**Exercise**.
Take the material below and write it all out again exactly.

**Supplied information**.
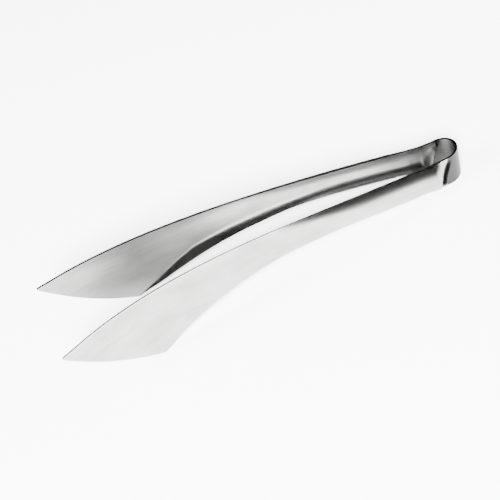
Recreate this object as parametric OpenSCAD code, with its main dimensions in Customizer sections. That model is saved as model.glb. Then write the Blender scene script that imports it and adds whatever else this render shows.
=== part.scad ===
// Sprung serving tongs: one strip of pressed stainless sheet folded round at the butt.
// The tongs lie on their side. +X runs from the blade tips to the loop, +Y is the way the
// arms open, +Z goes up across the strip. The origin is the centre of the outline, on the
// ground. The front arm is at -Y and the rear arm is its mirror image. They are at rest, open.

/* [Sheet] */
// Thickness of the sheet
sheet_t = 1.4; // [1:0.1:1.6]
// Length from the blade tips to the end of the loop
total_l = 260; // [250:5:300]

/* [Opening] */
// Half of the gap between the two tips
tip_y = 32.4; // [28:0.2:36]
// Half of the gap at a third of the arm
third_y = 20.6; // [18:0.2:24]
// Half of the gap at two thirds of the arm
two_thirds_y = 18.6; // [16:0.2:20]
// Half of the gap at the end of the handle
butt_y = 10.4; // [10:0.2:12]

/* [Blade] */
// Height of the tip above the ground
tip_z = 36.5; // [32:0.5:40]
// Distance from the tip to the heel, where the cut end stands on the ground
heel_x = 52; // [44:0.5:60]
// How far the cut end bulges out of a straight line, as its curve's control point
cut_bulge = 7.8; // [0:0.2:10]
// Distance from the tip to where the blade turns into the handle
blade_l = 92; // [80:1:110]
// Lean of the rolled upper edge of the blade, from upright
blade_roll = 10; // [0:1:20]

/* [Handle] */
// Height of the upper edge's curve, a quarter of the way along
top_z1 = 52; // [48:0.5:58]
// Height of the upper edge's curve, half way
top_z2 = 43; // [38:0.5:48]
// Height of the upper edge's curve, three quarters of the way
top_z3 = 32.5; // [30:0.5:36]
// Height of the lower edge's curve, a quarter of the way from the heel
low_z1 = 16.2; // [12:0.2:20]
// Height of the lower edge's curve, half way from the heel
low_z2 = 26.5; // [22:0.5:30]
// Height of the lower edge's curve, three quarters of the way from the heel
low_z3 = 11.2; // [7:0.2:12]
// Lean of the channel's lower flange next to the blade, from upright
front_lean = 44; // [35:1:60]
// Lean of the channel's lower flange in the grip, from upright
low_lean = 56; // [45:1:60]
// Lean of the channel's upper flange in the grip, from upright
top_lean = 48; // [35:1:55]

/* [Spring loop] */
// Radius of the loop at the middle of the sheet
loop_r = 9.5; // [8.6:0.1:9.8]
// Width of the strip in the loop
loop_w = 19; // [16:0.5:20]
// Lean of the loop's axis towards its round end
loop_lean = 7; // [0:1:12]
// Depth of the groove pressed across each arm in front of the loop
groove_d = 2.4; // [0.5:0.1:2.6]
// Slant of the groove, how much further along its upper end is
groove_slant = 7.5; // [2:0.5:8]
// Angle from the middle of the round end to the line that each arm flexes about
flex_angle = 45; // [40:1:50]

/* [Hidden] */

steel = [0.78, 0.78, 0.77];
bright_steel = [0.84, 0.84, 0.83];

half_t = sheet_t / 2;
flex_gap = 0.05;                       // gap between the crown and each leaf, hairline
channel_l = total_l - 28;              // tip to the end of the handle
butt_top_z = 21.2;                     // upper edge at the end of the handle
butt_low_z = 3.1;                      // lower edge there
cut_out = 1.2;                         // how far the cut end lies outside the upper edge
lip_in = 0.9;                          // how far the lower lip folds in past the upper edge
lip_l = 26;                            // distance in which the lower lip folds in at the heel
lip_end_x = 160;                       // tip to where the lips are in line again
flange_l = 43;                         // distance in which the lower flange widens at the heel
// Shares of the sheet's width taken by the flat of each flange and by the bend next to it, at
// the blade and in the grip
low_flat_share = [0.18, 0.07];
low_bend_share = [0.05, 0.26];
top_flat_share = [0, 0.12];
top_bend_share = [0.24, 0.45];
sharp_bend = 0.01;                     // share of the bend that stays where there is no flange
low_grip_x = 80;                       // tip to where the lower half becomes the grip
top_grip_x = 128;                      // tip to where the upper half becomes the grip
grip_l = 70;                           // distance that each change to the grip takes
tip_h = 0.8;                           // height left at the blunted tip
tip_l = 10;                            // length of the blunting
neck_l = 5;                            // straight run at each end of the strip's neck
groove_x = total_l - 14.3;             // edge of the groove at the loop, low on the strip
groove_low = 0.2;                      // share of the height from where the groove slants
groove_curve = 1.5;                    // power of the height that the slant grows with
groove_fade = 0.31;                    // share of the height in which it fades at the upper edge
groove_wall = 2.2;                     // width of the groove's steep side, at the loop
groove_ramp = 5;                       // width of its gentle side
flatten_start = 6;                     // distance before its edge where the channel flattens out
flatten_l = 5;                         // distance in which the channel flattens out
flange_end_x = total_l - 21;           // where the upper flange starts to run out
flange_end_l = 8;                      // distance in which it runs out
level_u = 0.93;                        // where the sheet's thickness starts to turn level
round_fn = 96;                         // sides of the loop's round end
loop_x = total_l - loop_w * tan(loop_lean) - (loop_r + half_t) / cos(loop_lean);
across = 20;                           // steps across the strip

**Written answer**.
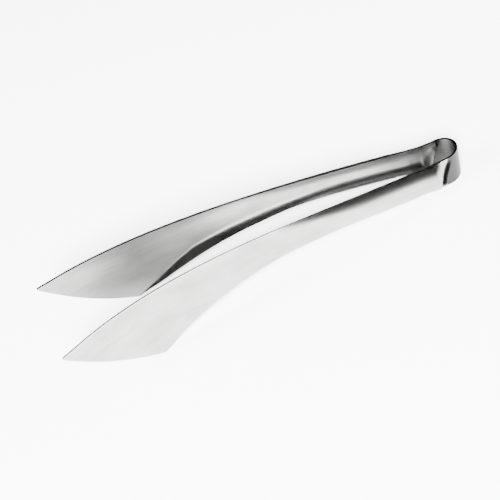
Recreate this object as parametric OpenSCAD code, with its main dimensions in Customizer sections. That model is saved as model.glb. Then write the Blender scene script that imports it and adds whatever else this render shows.
=== part.scad ===
// Sprung serving tongs: one strip of pressed stainless sheet folded round at the butt.
// The tongs lie on their side. +X runs from the blade tips to the loop, +Y is the way the
// arms open, +Z goes up across the strip. The origin is the centre of the outline, on the
// ground. The front arm is at -Y and the rear arm is its mirror image. They are at rest, open.

/* [Sheet] */
// Thickness of the sheet
sheet_t = 1.4; // [1:0.1:1.6]
// Length from the blade tips to the end of the loop
total_l = 260; // [250:5:300]

/* [Opening] */
// Half of the gap between the two tips
tip_y = 32.4; // [28:0.2:36]
// Half of the gap at a third of the arm
third_y = 20.6; // [18:0.2:24]
// Half of the gap at two thirds of the arm
two_thirds_y = 18.6; // [16:0.2:20]
// Half of the gap at the end of the handle
butt_y = 10.4; // [10:0.2:12]

/* [Blade] */
// Height of the tip above the ground
tip_z = 36.5; // [32:0.5:40]
// Distance from the tip to the heel, where the cut end stands on the ground
heel_x = 52; // [44:0.5:60]
// How far the cut end bulges out of a straight line, as its curve's control point
cut_bulge = 7.8; // [0:0.2:10]
// Distance from the tip to where the blade turns into the handle
blade_l = 92; // [80:1:110]
// Lean of the rolled upper edge of the blade, from upright
blade_roll = 10; // [0:1:20]

/* [Handle] */
// Height of the upper edge's curve, a quarter of the way along
top_z1 = 52; // [48:0.5:58]
// Height of the upper edge's curve, half way
top_z2 = 43; // [38:0.5:48]
// Height of the upper edge's curve, three quarters of the way
top_z3 = 32.5; // [30:0.5:36]
// Height of the lower edge's curve, a quarter of the way from the heel
low_z1 = 16.2; // [12:0.2:20]
// Height of the lower edge's curve, half way from the heel
low_z2 = 26.5; // [22:0.5:30]
// Height of the lower edge's curve, three quarters of the way from the heel
low_z3 = 11.2; // [7:0.2:12]
// Lean of the channel's lower flange next to the blade, from upright
front_lean = 44; // [35:1:60]
// Lean of the channel's lower flange in the grip, from upright
low_lean = 56; // [45:1:60]
// Lean of the channel's upper flange in the grip, from upright
top_lean = 48; // [35:1:55]

/* [Spring loop] */
// Radius of the loop at the middle of the sheet
loop_r = 9.5; // [8.6:0.1:9.8]
// Width of the strip in the loop
loop_w = 19; // [16:0.5:20]
// Lean of the loop's axis towards its round end
loop_lean = 7; // [0:1:12]
// Depth of the groove pressed across each arm in front of the loop
groove_d = 2.4; // [0.5:0.1:2.6]
// Slant of the groove, how much further along its upper end is
groove_slant = 7.5; // [2:0.5:8]
// Angle from the middle of the round end to the line that each arm flexes about
flex_angle = 45; // [40:1:50]

/* [Hidden] */

steel = [0.78, 0.78, 0.77];
bright_steel = [0.84, 0.84, 0.83];

half_t = sheet_t / 2;
flex_gap = 0.05;                       // gap between the crown and each leaf, hairline
channel_l = total_l - 28;              // tip to the end of the handle
butt_top_z = 21.2;                     // upper edge at the end of the handle
butt_low_z = 3.1;                      // lower edge there
cut_out = 1.2;                         // how far the cut end lies outside the upper edge
lip_in = 0.9;                          // how far the lower lip folds in past the upper edge
lip_l = 26;                            // distance in which the lower lip folds in at the heel
lip_end_x = 160;                       // tip to where the lips are in line again
flange_l = 43;                         // distance in which the lower flange widens at the heel
// Shares of the sheet's width taken by the flat of each flange and by the bend next to it, at
// the blade and in the grip
low_flat_share = [0.18, 0.07];
low_bend_share = [0.05, 0.26];
top_flat_share = [0, 0.12];
top_bend_share = [0.24, 0.45];
sharp_bend = 0.01;                     // share of the bend that stays where there is no flange
low_grip_x = 80;                       // tip to where the lower half becomes the grip
top_grip_x = 128;                      // tip to where the upper half becomes the grip
grip_l = 70;                           // distance that each change to the grip takes
tip_h = 0.8;                           // height left at the blunted tip
tip_l = 10;                            // length of the blunting
neck_l = 5;                            // straight run at each end of the strip's neck
groove_x = total_l - 14.3;             // edge of the groove at the loop, low on the strip
groove_low = 0.2;                      // share of the height from where the groove slants
groove_curve = 1.5;                    // power of the height that the slant grows with
groove_fade = 0.31;                    // share of the height in which it fades at the upper edge
groove_wall = 2.2;                     // width of the groove's steep side, at the loop
groove_ramp = 5;                       // width of its gentle side
flatten_start = 6;                     // distance before its edge where the channel flattens out
flatten_l = 5;                         // distance in which the channel flattens out
flange_end_x = total_l - 21;           // where the upper flange starts to run out
flange_end_l = 8;                      // distance in which it runs out
level_u = 0.93;                        // where the sheet's thickness starts to turn level
round_fn = 96;                         // sides of the loop's round end
loop_x = total_l - loop_w * tan(loop_lean) - (loop_r + half_t) / cos(loop_lean);
across = 20;                           // steps across the strip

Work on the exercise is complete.